§ **Recorded information**
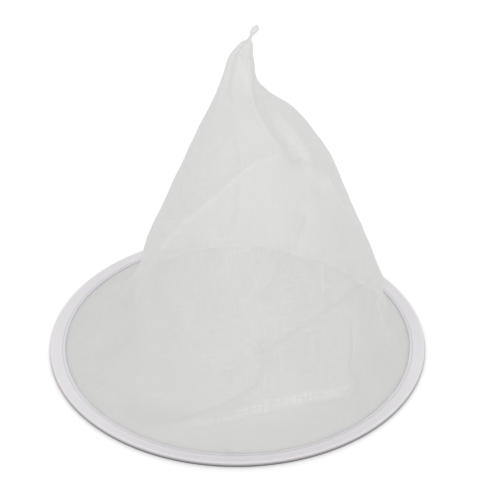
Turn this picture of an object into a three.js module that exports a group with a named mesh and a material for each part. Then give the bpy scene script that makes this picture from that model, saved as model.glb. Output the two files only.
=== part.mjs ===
// A nylon filter bag: one cone of fine mesh cloth, sewn along one seam and pinched shut at its tip. Its open
// mouth is bound in folded tape round a wire hoop, and it stands on that hoop with the tip up.
// Millimetres, +Z up. The origin is the middle of the hoop on the surface it stands on, and -Y is the front.

import * as THREE from 'three';
import { mergeVertices } from 'three/addons/utils/BufferGeometryUtils.js';

// Driving sizes of the rim
const rimDiameter = 300;
const wireDiameter = 2.2;
const tapeWidth = 11.4;
const tapeThickness = 0.4;
const stitchInset = 1.9;
const stitchGrooveWidth = 1;
const stitchGrooveDepth = 0.15;

// Driving sizes of the bag
const bagHeight = 252;
const clothThickness = 0.4;
const seamWidth = 4.4;
const seamThickness = 1.1;
const tailLength = 8;
const tailWidth = 4.4;
const tailThickness = 1.9;
const neckWidth = 2.4;
const tipReach = 12.5;

// Space between one layer and the next
const layerGap = 0.3;

// Fineness of the facets
const rimSteps = 60;
const clothStep = 8.3;
const fewestColumns = 28;

// Places in the rim: the tape is rolled round the wire, and its two legs take the hem of the bag between them
const rimRadius = rimDiameter / 2;
const rollInnerRadius = wireDiameter / 2 + layerGap;
const rollOuterRadius = rollInnerRadius + tapeThickness;
const wireRingRadius = rimRadius - rollOuterRadius;
const tapeEdgeRadius = rimRadius - tapeWidth;
const hemUnderside = tapeThickness + layerGap;
const hemLevel = hemUnderside + clothThickness;
const legUnderside = hemLevel + layerGap;
const legTop = legUnderside + tapeThickness;
const hemRadius = wireRingRadius - wireDiameter / 2 - 2 * layerGap;
const mouthRadius = tapeEdgeRadius - 2 * layerGap;

// The steel wire hoop, hidden in the roll of the tape
function hoopGeometry() {
  const wireSides = 8;
  const ring = new THREE.TorusGeometry(wireRingRadius, wireDiameter / 2, wireSides, rimSteps);
  return ring.translate(0, 0, rollOuterRadius);
}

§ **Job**
Return exactly, please, the lines of the material from the first one down to and including the line where "const fewestColumns = 28;" appears.

§ **Full output**
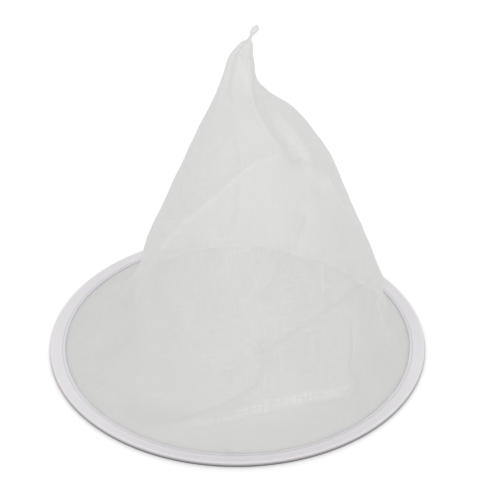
Turn this picture of an object into a three.js module that exports a group with a named mesh and a material for each part. Then give the bpy scene script that makes this picture from that model, saved as model.glb. Output the two files only.
=== part.mjs ===
// A nylon filter bag: one cone of fine mesh cloth, sewn along one seam and pinched shut at its tip. Its open
// mouth is bound in folded tape round a wire hoop, and it stands on that hoop with the tip up.
// Millimetres, +Z up. The origin is the middle of the hoop on the surface it stands on, and -Y is the front.

import * as THREE from 'three';
import { mergeVertices } from 'three/addons/utils/BufferGeometryUtils.js';

// Driving sizes of the rim
const rimDiameter = 300;
const wireDiameter = 2.2;
const tapeWidth = 11.4;
const tapeThickness = 0.4;
const stitchInset = 1.9;
const stitchGrooveWidth = 1;
const stitchGrooveDepth = 0.15;

// Driving sizes of the bag
const bagHeight = 252;
const clothThickness = 0.4;
const seamWidth = 4.4;
const seamThickness = 1.1;
const tailLength = 8;
const tailWidth = 4.4;
const tailThickness = 1.9;
const neckWidth = 2.4;
const tipReach = 12.5;

// Space between one layer and the next
const layerGap = 0.3;

// Fineness of the facets
const rimSteps = 60;
const clothStep = 8.3;
const fewestColumns = 28;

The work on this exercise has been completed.